_Task statement_
Repeat, exactly and completely, the entries shown underneath.
• • • • •
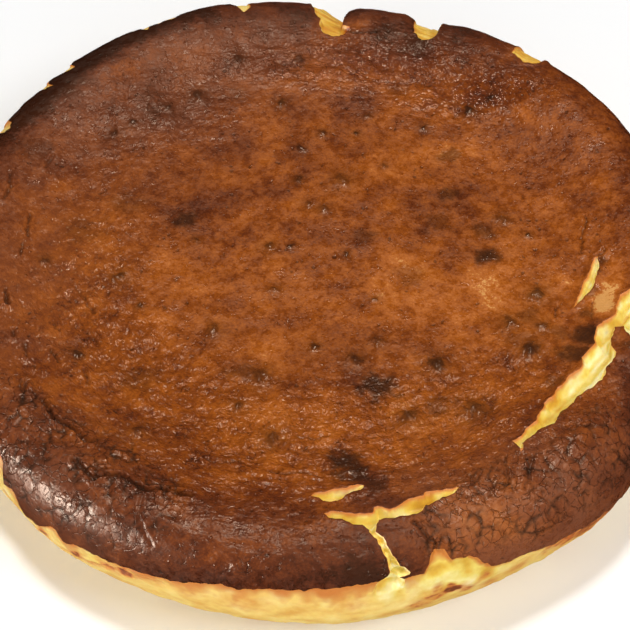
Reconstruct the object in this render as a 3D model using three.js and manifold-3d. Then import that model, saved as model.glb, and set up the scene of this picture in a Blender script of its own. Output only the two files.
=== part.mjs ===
// Burnt Basque cheesecake, whole and uncut: one solid of set custard under a cracked brown skin.
// Millimetres, +Z up. The origin is the middle of the cake's outline, at its flat base.

import * as THREE from 'three';
import { ConvexGeometry } from 'three/addons/geometries/ConvexGeometry.js';
import { mergeVertices } from 'three/addons/utils/BufferGeometryUtils.js';
import Module from 'manifold-3d';

const wasm = await Module();
wasm.setup();

// Driving dimensions
const middleHeight = 38.2; // the middle sank as the cake cooled
const crestRadius = 107; // top of the raised rim
const crestHeight = 46;
const widestRadius = 120; // the side bulges out to this
const widestHeight = 30;
const baseRadius = 105; // flat part of the base
const skinStep = 0.8; // the brown skin stands proud of the pale side by this
const skinEdgeRamp = 1; // the step takes this length down the side
const lipLift = 0.5; // the skin curls up by this along a crack
const lipRun = 1.5; // and this far past its ends
const baseFade = 12; // relief dies away over this length above the base

// Mesh fineness
const columns = 120; // around the cake
const topReach = 104; // way from the middle that is in even rows, whatever the skin's edge does
const topRows = 10;
const shoulderRows = 5; // from there to the lower edge of the skin
const sideRows = 7; // from there to the base

// Half section from the middle of the top, over the rim and down the side: [radius, height].
const section = new THREE.SplineCurve([
  new THREE.Vector2(0, middleHeight),
  new THREE.Vector2(22, middleHeight),
  new THREE.Vector2(44, middleHeight + 0.2),
  new THREE.Vector2(64, middleHeight + 0.8),
  new THREE.Vector2(80, middleHeight + 2.2),
  new THREE.Vector2(93, crestHeight - 2.6),
  new THREE.Vector2(101, crestHeight - 0.5),
  new THREE.Vector2(crestRadius, crestHeight),
  new THREE.Vector2(crestRadius + 6, crestHeight - 1.8),
  new THREE.Vector2(widestRadius - 2, widestHeight + 8.5),
  new THREE.Vector2(widestRadius, widestHeight),
  new THREE.Vector2(widestRadius - 1.4, 20),
  new THREE.Vector2(widestRadius - 5, 10),
  new THREE.Vector2(baseRadius + 5.5, 3),
  new THREE.Vector2(baseRadius, 0),
]);
const sectionLength = section.getLength();

// Places on the skin are given on a flat chart: the way from the middle of the top, measured
// along the section, laid out in the direction (x, y) in which it leaves the middle.

// Lower edge of the brown skin: [angle in degrees, way from the middle].
const skinEdge = [
  [-180, 126], [-168, 130], [-157, 124], [-146, 129], [-140, 119], [-137, 121], [-132, 133],
  [-125, 131], [-110, 128.5], [-98, 124.5], [-86, 123.6], [-76, 123], [-72, 116.8], [-69, 121.5],
  [-65, 129], [-57, 132], [-48, 135], [-36, 131], [-24, 134], [-14, 128], [-3, 131], [8, 126],
  [20, 131], [33, 127], [44, 132], [54, 128], [66, 133], [78, 129], [90, 125], [101, 131],
  [113, 127], [124, 133], [136, 126], [148, 131], [162, 127], [171, 131], [180, 126],
];

// Soft swells and dips of the skin: [x, y, reach, lift].
const swells = [
  [-42, 98, 17, 1.5], [-97, 50, 18, -1.4], [88, 62, 22, 1.2], [28, 101, 7, -0.6], [98, 8, 14, 0.7],
  [-104, -12, 15, 0.9], [-96, -48, 12, -0.8], [-60, -88, 13, 0.8], [-18, -106, 14, -0.7], [24, -110, 6, 1.1],
  [72, -80, 13, 0.9], [104, -42, 12, 0.8], [64, -38, 11, 0.9], [36, -70, 13, -0.7], [-8, -62, 15, 0.6],
  [-52, -46, 14, -0.6], [-62, 8, 16, 0.5], [-30, 44, 15, -0.6], [14, 22, 18, 0.6], [54, 30, 15, -0.6],
  [10, 78, 12, 0.7], [-56, 62, 11, 0.8], [80, -4, 10, 0.6], [0, -22, 14, -0.5], [122, 60, 13, -1.2],
  [-30, 134, 14, 1], [-128, 40, 16, -1], [-118, -70, 13, 0.9], [40, 130, 12, -0.9], [135, -20, 14, 0.8],
  [-86, -112, 18, 1.2], [12, -142, 15, 0.9], [103, -101, 26, 2.3], [96, 106, 15, 0.9], [-100, 102, 15, 0.9],
  [-70, 92, 20, 1.1], [22, 116, 9, -1.2], [19, 101, 5, 0.9], [-36, 112, 13, 0.9], [31, 112, 6, -1],
  // The rim droops beside the two large torn pieces.
  [7.5, 113, 10, -2.8], [44, 106, 9, -2.4],
];

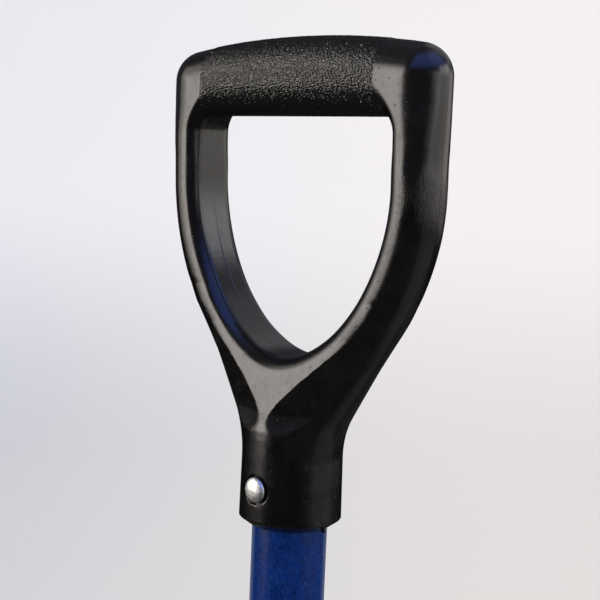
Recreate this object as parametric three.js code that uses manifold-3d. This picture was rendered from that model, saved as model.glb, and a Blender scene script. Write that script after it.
• • • • •
_The completed task_
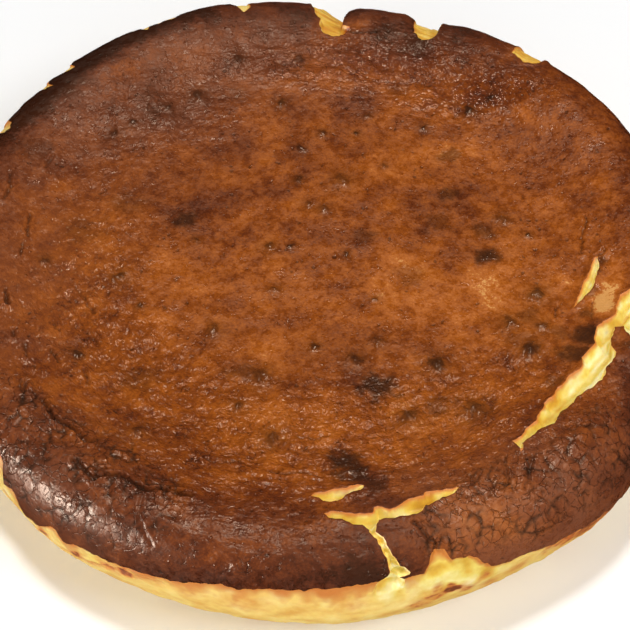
Reconstruct the object in this render as a 3D model using three.js and manifold-3d. Then import that model, saved as model.glb, and set up the scene of this picture in a Blender script of its own. Output only the two files.
=== part.mjs ===
// Burnt Basque cheesecake, whole and uncut: one solid of set custard under a cracked brown skin.
// Millimetres, +Z up. The origin is the middle of the cake's outline, at its flat base.

import * as THREE from 'three';
import { ConvexGeometry } from 'three/addons/geometries/ConvexGeometry.js';
import { mergeVertices } from 'three/addons/utils/BufferGeometryUtils.js';
import Module from 'manifold-3d';

const wasm = await Module();
wasm.setup();

// Driving dimensions
const middleHeight = 38.2; // the middle sank as the cake cooled
const crestRadius = 107; // top of the raised rim
const crestHeight = 46;
const widestRadius = 120; // the side bulges out to this
const widestHeight = 30;
const baseRadius = 105; // flat part of the base
const skinStep = 0.8; // the brown skin stands proud of the pale side by this
const skinEdgeRamp = 1; // the step takes this length down the side
const lipLift = 0.5; // the skin curls up by this along a crack
const lipRun = 1.5; // and this far past its ends
const baseFade = 12; // relief dies away over this length above the base

// Mesh fineness
const columns = 120; // around the cake
const topReach = 104; // way from the middle that is in even rows, whatever the skin's edge does
const topRows = 10;
const shoulderRows = 5; // from there to the lower edge of the skin
const sideRows = 7; // from there to the base

// Half section from the middle of the top, over the rim and down the side: [radius, height].
const section = new THREE.SplineCurve([
  new THREE.Vector2(0, middleHeight),
  new THREE.Vector2(22, middleHeight),
  new THREE.Vector2(44, middleHeight + 0.2),
  new THREE.Vector2(64, middleHeight + 0.8),
  new THREE.Vector2(80, middleHeight + 2.2),
  new THREE.Vector2(93, crestHeight - 2.6),
  new THREE.Vector2(101, crestHeight - 0.5),
  new THREE.Vector2(crestRadius, crestHeight),
  new THREE.Vector2(crestRadius + 6, crestHeight - 1.8),
  new THREE.Vector2(widestRadius - 2, widestHeight + 8.5),
  new THREE.Vector2(widestRadius, widestHeight),
  new THREE.Vector2(widestRadius - 1.4, 20),
  new THREE.Vector2(widestRadius - 5, 10),
  new THREE.Vector2(baseRadius + 5.5, 3),
  new THREE.Vector2(baseRadius, 0),
]);
const sectionLength = section.getLength();

// Places on the skin are given on a flat chart: the way from the middle of the top, measured
// along the section, laid out in the direction (x, y) in which it leaves the middle.

// Lower edge of the brown skin: [angle in degrees, way from the middle].
const skinEdge = [
  [-180, 126], [-168, 130], [-157, 124], [-146, 129], [-140, 119], [-137, 121], [-132, 133],
  [-125, 131], [-110, 128.5], [-98, 124.5], [-86, 123.6], [-76, 123], [-72, 116.8], [-69, 121.5],
  [-65, 129], [-57, 132], [-48, 135], [-36, 131], [-24, 134], [-14, 128], [-3, 131], [8, 126],
  [20, 131], [33, 127], [44, 132], [54, 128], [66, 133], [78, 129], [90, 125], [101, 131],
  [113, 127], [124, 133], [136, 126], [148, 131], [162, 127], [171, 131], [180, 126],
];

// Soft swells and dips of the skin: [x, y, reach, lift].
const swells = [
  [-42, 98, 17, 1.5], [-97, 50, 18, -1.4], [88, 62, 22, 1.2], [28, 101, 7, -0.6], [98, 8, 14, 0.7],
  [-104, -12, 15, 0.9], [-96, -48, 12, -0.8], [-60, -88, 13, 0.8], [-18, -106, 14, -0.7], [24, -110, 6, 1.1],
  [72, -80, 13, 0.9], [104, -42, 12, 0.8], [64, -38, 11, 0.9], [36, -70, 13, -0.7], [-8, -62, 15, 0.6],
  [-52, -46, 14, -0.6], [-62, 8, 16, 0.5], [-30, 44, 15, -0.6], [14, 22, 18, 0.6], [54, 30, 15, -0.6],
  [10, 78, 12, 0.7], [-56, 62, 11, 0.8], [80, -4, 10, 0.6], [0, -22, 14, -0.5], [122, 60, 13, -1.2],
  [-30, 134, 14, 1], [-128, 40, 16, -1], [-118, -70, 13, 0.9], [40, 130, 12, -0.9], [135, -20, 14, 0.8],
  [-86, -112, 18, 1.2], [12, -142, 15, 0.9], [103, -101, 26, 2.3], [96, 106, 15, 0.9], [-100, 102, 15, 0.9],
  [-70, 92, 20, 1.1], [22, 116, 9, -1.2], [19, 101, 5, 0.9], [-36, 112, 13, 0.9], [31, 112, 6, -1],
  // The rim droops beside the two large torn pieces.
  [7.5, 113, 10, -2.8], [44, 106, 9, -2.4],
];

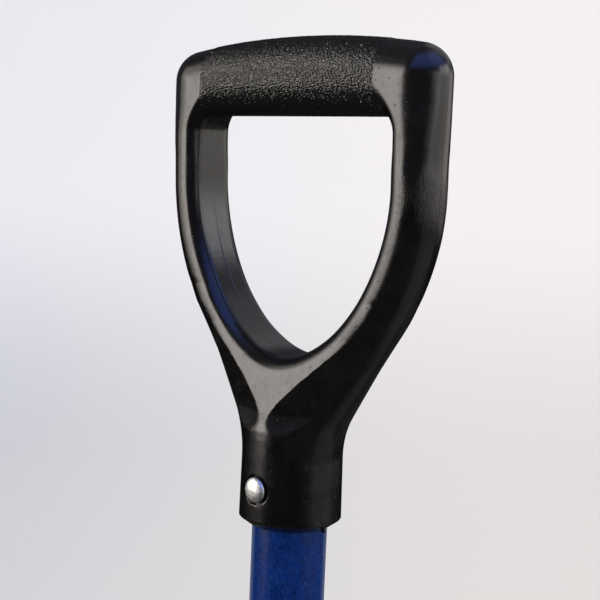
Recreate this object as parametric three.js code that uses manifold-3d. This picture was rendered from that model, saved as model.glb, and a Blender scene script. Write that script after it.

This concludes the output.